§ DATA ENTRIES:
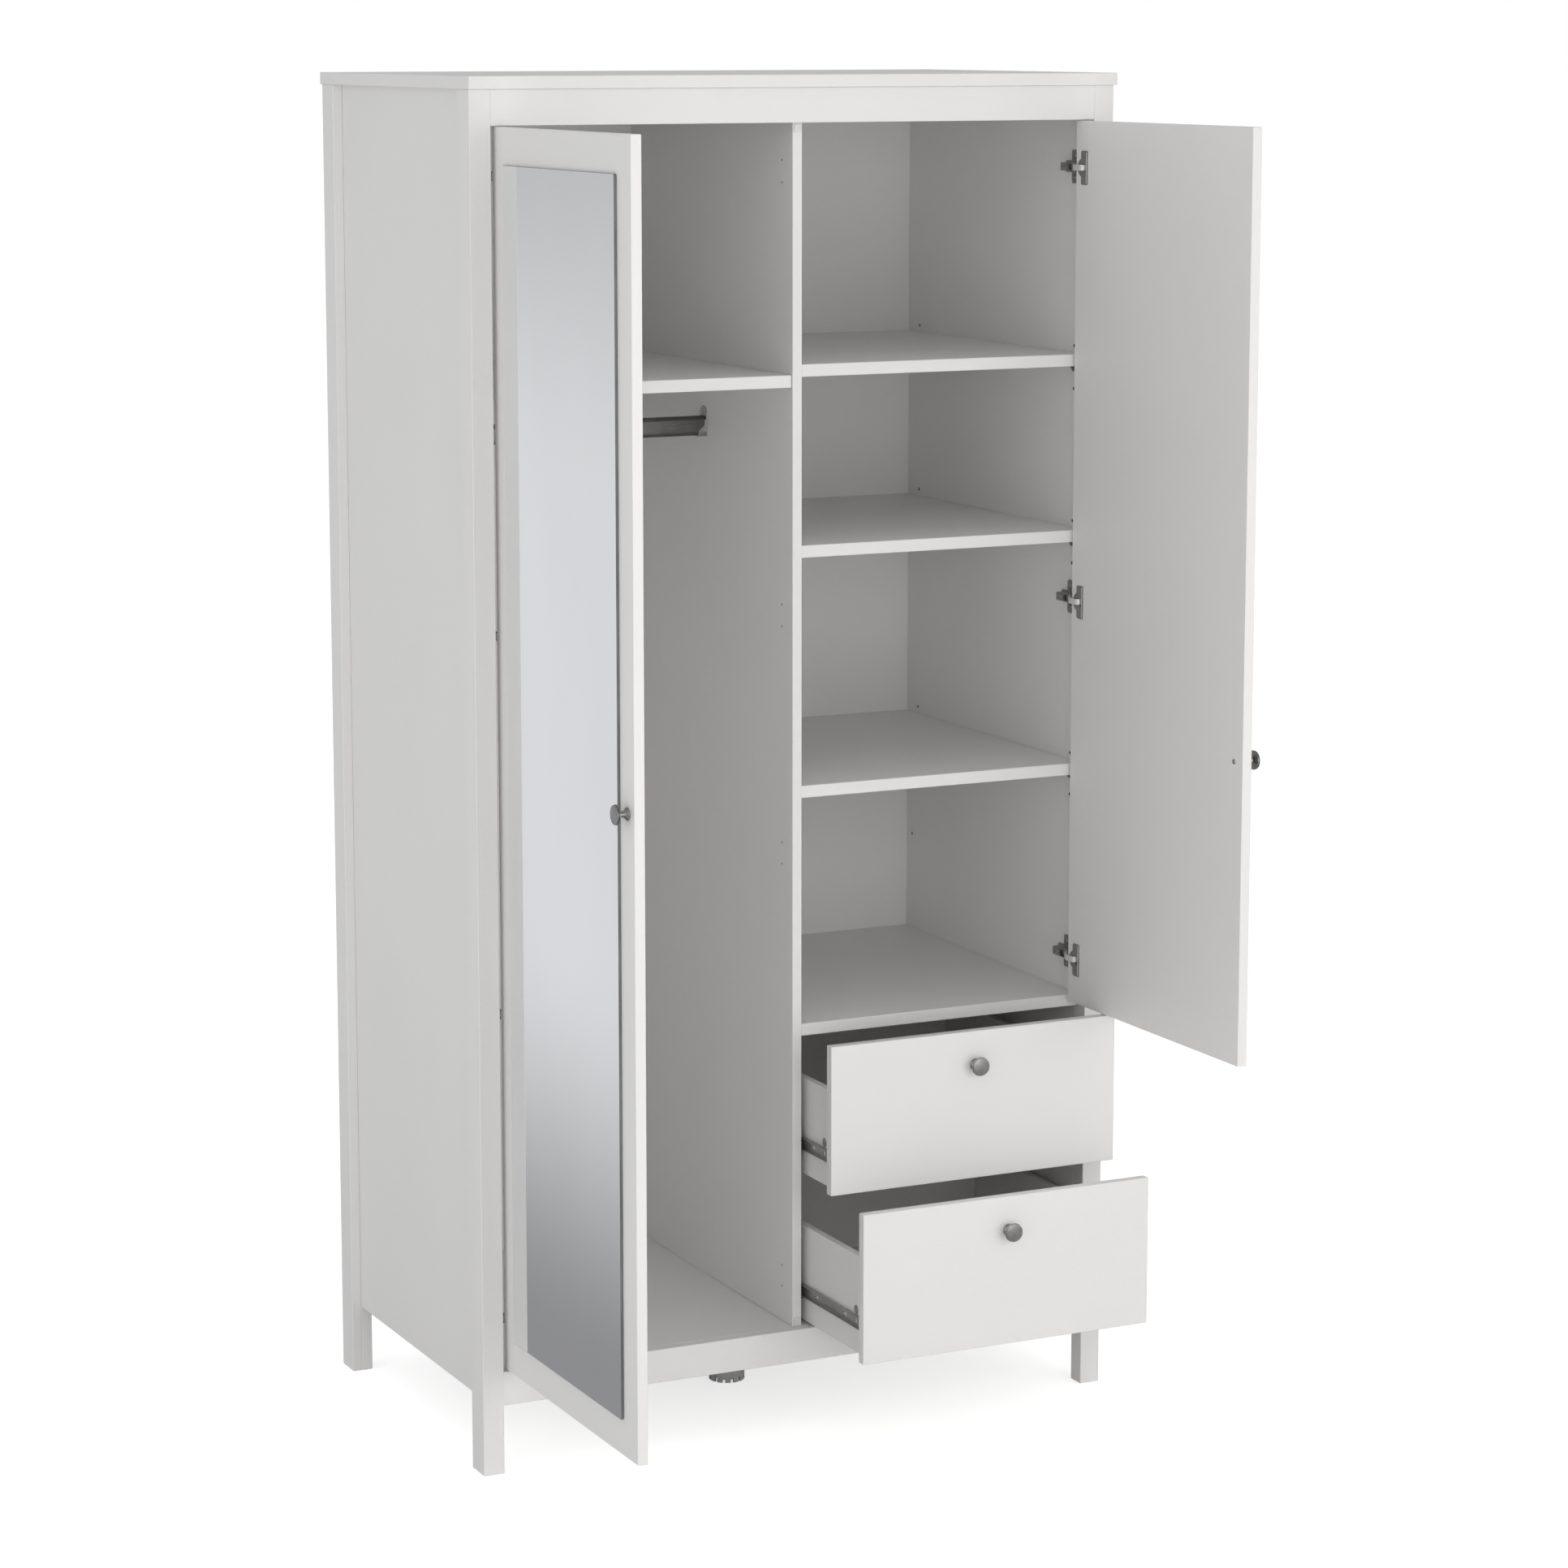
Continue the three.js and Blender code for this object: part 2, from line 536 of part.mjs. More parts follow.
// The web lies at x and the channel opens towards facing, which is 1 for +X. A half turn about Z turns
// a channel round, so its length is drawn about its middle.
function makeSlideMember(name, height, lip, x, facing, pull, z) {
  const geometry = laidAlongY(plainPrism(channel(height, lip), SLIDE_LENGTH));
  geometry.translate(0, SLIDE_LENGTH / 2, 0);
  const mesh = add(name, geometry, slideSteel);
  mesh.position.set(x, FRONT + SLIDE_START + SLIDE_LENGTH / 2 - pull, z);
  mesh.rotation.z = facing > 0 ? 0 : Math.PI;
}

function makeDrawer(label, bottom, pull) {
  const front = [-pull, BOARD - pull];
  const depths = [BOARD - pull, BOARD + DRAWER_DEPTH - pull];
  const across = [DIVIDER_X + SLIDE_SPACE, INNER_X - SLIDE_SPACE];
  const inside = [across[0] + DRAWER_SIDE_THICKNESS, across[1] - DRAWER_SIDE_THICKNESS];
  const boxBottom = bottom + DRAWER_BOX_RAISE;
  const heights = [boxBottom, boxBottom + DRAWER_SIDE_HEIGHT];
  const floor = boxBottom + DRAWER_BOTTOM_RAISE;
  const floorHeights = [floor, floor + DRAWER_BOTTOM_THICKNESS];
  const backDepths = [depths[1] - DRAWER_SIDE_THICKNESS, depths[1]];
  const frontTop = bottom + DRAWER_FRONT_HEIGHT;

  board(`${label}_drawer_front`, [CENTRE_GAP, CENTRE_GAP + DOOR_WIDTH], front, [bottom, frontTop]);
  board(`${label}_drawer_left_side`, [across[0], inside[0]], depths, heights);
  board(`${label}_drawer_right_side`, [inside[1], across[1]], depths, heights);
  board(`${label}_drawer_back`, inside, backDepths, heights);
  board(`${label}_drawer_bottom`, inside, [depths[0], backDepths[0]], floorHeights);

  const knobZ = frontTop - KNOB_BELOW_TOP;
  makeKnob(`${label}_drawer_knob`, CENTRE_GAP + DOOR_WIDTH / 2, FRONT - pull, knobZ, wardrobe);

  const slideZ = boxBottom + SLIDE_RAISE;
  const [cabinet, drawer] = [CABINET_SLIDE_HEIGHT, DRAWER_SLIDE_HEIGHT];
  makeSlideMember(`${label}_left_cabinet_slide`, cabinet, SLIDE_LIP, DIVIDER_X, 1, 0, slideZ);
  makeSlideMember(`${label}_left_drawer_slide`, drawer, SLIDE_LIP, across[0], -1, pull, slideZ);
  makeSlideMember(`${label}_right_cabinet_slide`, cabinet, SLIDE_LIP, INNER_X, -1, 0, slideZ);
  makeSlideMember(`${label}_right_drawer_slide`, drawer, SLIDE_LIP, across[1], 1, pull, slideZ);
}

// ---------------------------------------------------------------- the whole wardrobe

makeCarcass();
for (const [side, sign] of [['left', -1], ['right', 1]]) {
  makeFrontPost(side, sign);
  makeBackLeg(side, sign);
  makeSidePanel(side, sign);
}
makeShelves();
makeHangingRail();
makeFoot();
makeDoors();
makeDrawer('upper', UPPER_FRONT_BOTTOM, UPPER_DRAWER_PULL);
makeDrawer('lower', FRONTS_BOTTOM, LOWER_DRAWER_PULL);

export default wardrobe;
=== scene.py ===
"""A white two-door wardrobe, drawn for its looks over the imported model.

Metres, +Z up, +X to the right as one faces it, the front towards -Y. Small parts are drawn in millimetres.
"""
import json
import math

import bmesh
import bpy
from mathutils import Matrix, Vector


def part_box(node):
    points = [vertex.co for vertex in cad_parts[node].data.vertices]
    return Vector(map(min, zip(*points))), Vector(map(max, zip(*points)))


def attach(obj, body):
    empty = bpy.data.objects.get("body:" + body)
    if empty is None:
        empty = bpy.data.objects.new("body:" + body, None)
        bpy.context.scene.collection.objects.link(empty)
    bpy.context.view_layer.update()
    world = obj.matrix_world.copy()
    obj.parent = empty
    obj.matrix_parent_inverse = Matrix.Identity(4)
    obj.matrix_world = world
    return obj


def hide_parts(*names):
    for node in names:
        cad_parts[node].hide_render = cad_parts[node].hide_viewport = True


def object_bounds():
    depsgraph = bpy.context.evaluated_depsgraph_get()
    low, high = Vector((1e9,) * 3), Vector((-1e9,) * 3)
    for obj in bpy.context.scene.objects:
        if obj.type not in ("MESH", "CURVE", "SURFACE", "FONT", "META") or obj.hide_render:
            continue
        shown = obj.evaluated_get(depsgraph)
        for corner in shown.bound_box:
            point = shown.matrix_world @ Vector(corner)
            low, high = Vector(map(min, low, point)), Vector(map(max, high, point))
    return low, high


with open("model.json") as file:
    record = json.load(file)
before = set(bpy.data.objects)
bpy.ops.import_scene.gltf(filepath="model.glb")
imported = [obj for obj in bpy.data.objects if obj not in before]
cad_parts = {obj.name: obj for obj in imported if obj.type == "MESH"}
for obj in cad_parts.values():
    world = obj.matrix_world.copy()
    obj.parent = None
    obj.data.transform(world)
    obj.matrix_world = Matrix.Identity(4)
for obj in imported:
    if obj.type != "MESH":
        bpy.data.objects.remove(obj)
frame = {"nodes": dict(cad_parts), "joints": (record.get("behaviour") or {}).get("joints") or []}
cad_low, cad_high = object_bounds()

# ---- sizes, in millimetres

MM = 0.001

# Drilled holes. The front and rear rows are measured from the plane of the fronts.
HOLE_RADIUS = 2.5
PLATE_HOLE_RADIUS = 1.6
HOLE_DEPTH = 6.5
HOLE_PITCH = 32
FRONT_ROW = 53
REAR_ROW = 551
PIN_DROP = 4
HOLE_SIDES = 20

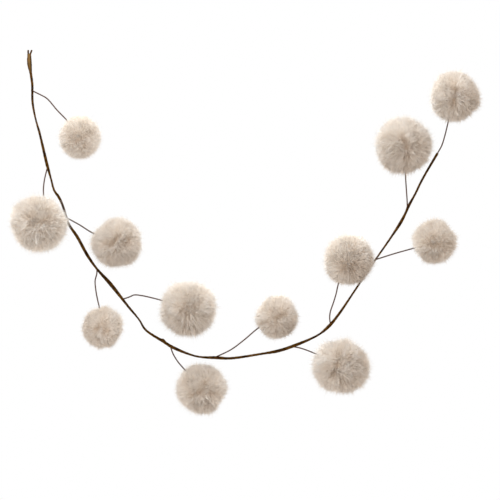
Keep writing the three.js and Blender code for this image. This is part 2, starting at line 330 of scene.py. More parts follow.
def fur_finish():
    """Greige fur, with painted shade towards its roots, darker towards its tips, and shaded by its tone,
    which carries painted light and painted shade besides its own shades.
    """
    finish = Finish(bpy.data.materials.new("greige_fur"))
    along = finish.measured("along")
    # Painted shade deep in the fur, towards the roots
    body = finish.blend(finish.span(along, 0.05, 0.6), FUR_SHADED_ROOTS, FUR_BODY)
    fibre = finish.blend(finish.span(along, 0.55, 0.97), body, FUR_TIP)
    shade = finish.blend(finish.measured("tone"), SHADED, UNSHADED)
    finish.surface({
        "Base Color": finish.blend(1.0, fibre, shade, "MULTIPLY"),
        "Roughness": 0.85,
        "Specular IOR Level": 0.15,
    })
    return finish.owner


# The tape's browns: dark, which also paints the shade at each turn's overlapping edge, brown, tan for its
# rubbed patches and painted highlights on its crease ridges, and pale along its groove
STEM_DARK = colour(32, 15, 0)
STEM_BROWN = colour(56, 31, 0)
STEM_TAN = colour(92, 62, 18)
STEM_PALE = colour(126, 99, 60)
# How much of a turn the painted shade at each overlapping edge takes, how strongly it shows, and how
# strongly the rubbed patches and painted highlights on the crease ridges do
OVERLAP_SHARE = 0.12
OVERLAP_SHADE = 0.5
RUBBING_AND_HIGHLIGHT = 0.55


def stem_finish():
    """Brown paper tape, creased and stretched as it was wound, with painted shade along the edge where one
    turn overlaps the last, and rubbed patches with painted highlights on its crease ridges.
    """
    finish = Finish(bpy.data.materials.new("brown_paper_tape"))
    where = finish.place()
    # Painted shade at the foot of each turn's overlapping edge
    overlap = finish.span(finish.measured("wound") % 1.0, 0.0, OVERLAP_SHARE, bottom=1.0, top=0.0)
    creases = finish.grain(where, scale=900.0, detail=4.0, roughness=0.6)
    patches = finish.grain(where, scale=130.0, detail=2.0, roughness=0.5)
    # Rubbed patches and painted highlights where the crease ridges stand highest
    worn_and_lit = finish.span(creases + patches, 0.8333, 1.25)
    paper = finish.blend(finish.span(patches, 0.35, 0.65), STEM_DARK, STEM_BROWN)
    rubbed_and_highlit = finish.blend(worn_and_lit * RUBBING_AND_HIGHLIGHT, paper, STEM_TAN)
    grooved = finish.blend(finish.measured("groove"), rubbed_and_highlit, STEM_PALE)
    finish.surface({
        "Base Color": finish.blend(overlap * OVERLAP_SHADE, grooved, STEM_DARK),
        "Roughness": finish.span(creases, 0.3, 0.7, bottom=0.62, top=0.82),
        "Specular IOR Level": 0.03,
        "Normal": finish.relief(creases - overlap * OVERLAP_SHADE, strength=0.5, distance=0.3 * MM),
    })
    return finish.owner


STALK_DARK = colour(56, 38, 30)
STALK_MAUVE = colour(84, 60, 50)
# How much of a turn the painted shade in the groove beside the last turn takes, and how strongly it shows
LINE_SHARE = 0.2
LINE_SHADE = 0.5


def stalk_finish():
    """Thin mauve-brown paper round the wire, with painted shade in the fine grooves of its winding."""
    finish = Finish(bpy.data.materials.new("mauve_paper_wire"))
    # Painted shade in the groove between two turns of the paper
    line = finish.span(finish.measured("wound") % 1.0, 0.0, LINE_SHARE, bottom=1.0, top=0.0)
    fibres = finish.grain(finish.place(), scale=1400.0, detail=3.0, roughness=0.6)
    lightness = finish.span(fibres, 0.3, 0.7) - line * LINE_SHADE
    finish.surface({
        "Base Color": finish.blend(lightness, STALK_DARK, STALK_MAUVE),
        "Roughness": finish.span(fibres, 0.3, 0.7, bottom=0.55, top=0.75),
        "Specular IOR Level": 0.1,
        "Normal": finish.relief(fibres - line, strength=0.4, distance=0.1 * MM),
    })
    return finish.owner


# Meshes

# How finely a line is worked out between two of its bends, and how far off its direction is taken
SAMPLES_PER_GAP = 60
LOOK_AHEAD = 0.5
# How far a piece stays away from the edges of the map that its finish is baked on
MAP_MARGIN = 0.02


def mesh_piece(name, points, faces, finish, corner_values=None, bake_map=None, smooth=False):
    """A piece from points in millimetres, with named numbers for each corner of its faces, and the flat map
    that its finish is baked on."""
    mesh = bpy.data.meshes.new(name)
    mesh.from_pydata(points * MM, [], faces)
    mesh.materials.append(finish)
    for value_name, values in (corner_values or {}).items():
        attribute = mesh.attributes.new(value_name, "FLOAT", "CORNER")
        attribute.data.foreach_set("value", np.ascontiguousarray(values, np.float32).ravel())
    if bake_map is not None:
        layer = mesh.uv_layers.new(name="OFBake")
        layer.uv.foreach_set("vector", np.ascontiguousarray(bake_map, np.float32).ravel())
    if smooth:
        mesh.shade_smooth()
    mesh.update()
    piece = bpy.data.objects.new(name, mesh)
    bpy.context.scene.collection.objects.link(piece)
    return piece


def fitted(piece, node):
    """Puts a piece in place of its CAD node."""
    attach(piece, "root")
    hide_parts(node)


def unit(vectors):
    """Each vector at length 1."""
    return vectors / np.linalg.norm(vectors, axis=-1, keepdims=True)


def ease(share):
    """A share from 0 to 1 that sets off and arrives slowly."""
    return share * share * (3 - 2 * share)


def within_map(share, margin):
    """A share from 0 to 1, kept a margin away from the map's edges."""
    return margin + (1 - 2 * margin) * share


class Bend:
    """A smooth line through points, the same one that the CAD solid follows."""

    def __init__(self, points):
        points = np.asarray(points, float)
        before = 2 * points[0] - points[1]
        after = 2 * points[-1] - points[-2]
        every = np.vstack([before, points, after])
        step = np.linspace(0, 1, SAMPLES_PER_GAP, endpoint=False)[:, None]
        runs = [self.between(every[i:i + 4], step) for i in range(len(points) - 1)]
        self.points = np.vstack([*runs, points[-1:]])
        self.rows = np.append(np.arange(len(self.points) - 1) / SAMPLES_PER_GAP, len(points) - 1)
        gaps = np.linalg.norm(np.diff(self.points, axis=0), axis=1)
        self.run = np.append(0, np.cumsum(gaps))
        self.length = self.run[-1]

    def between(self, four, step):
        """The line from the second of four points to the third, as the outer two guide it."""
        gaps = np.sqrt(np.linalg.norm(np.diff(four, axis=0), axis=1))
        first, start, end, last = four
        leave = (start - first) / gaps[0] - (end - first) / (gaps[0] + gaps[1]) + (end - start) / gaps[1]
        arrive = (end - start) / gaps[1] - (last - start) / (gaps[1] + gaps[2]) + (last - end) / gaps[2]
        leave = leave * gaps[1]
        arrive = arrive * gaps[1]
        square = -3 * start + 3 * end - 2 * leave - arrive
        cube = 2 * start - 2 * end + leave + arrive
        return start + leave * step + square * step**2 + cube * step**3

    def at(self, run):
        """Where the line is after a run of so many millimetres."""
        return np.column_stack([np.interp(run, self.run, self.points[:, axis]) for axis in range(3)])

    def ahead(self, run):
        """Which way the line goes there."""
        further = self.at(np.minimum(run + LOOK_AHEAD, self.length))
        return unit(further - self.at(np.maximum(run - LOOK_AHEAD, 0)))

    def row(self, run):
        """Which row of its table a place on the line is at, with the share of the way to the next."""
        return np.interp(run, self.run, self.rows)

    def nearest(self, right, up):
        """How far along the line a point of the face is."""
        return self.run[np.argmin(np.hypot(self.points[:, 0] - right, self.points[:, 2] - up))]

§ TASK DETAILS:
Within the listing above, extract exactly the lines from the line with "makeCarcass();" to the line with "from mathutils import Matrix, Vector", the two named lines included, and no others.

§ EXERCISE RESPONSE:
makeCarcass();
for (const [side, sign] of [['left', -1], ['right', 1]]) {
  makeFrontPost(side, sign);
  makeBackLeg(side, sign);
  makeSidePanel(side, sign);
}
makeShelves();
makeHangingRail();
makeFoot();
makeDoors();
makeDrawer('upper', UPPER_FRONT_BOTTOM, UPPER_DRAWER_PULL);
makeDrawer('lower', FRONTS_BOTTOM, LOWER_DRAWER_PULL);

export default wardrobe;
=== scene.py ===
"""A white two-door wardrobe, drawn for its looks over the imported model.

Metres, +Z up, +X to the right as one faces it, the front towards -Y. Small parts are drawn in millimetres.
"""
import json
import math

import bmesh
import bpy
from mathutils import Matrix, Vector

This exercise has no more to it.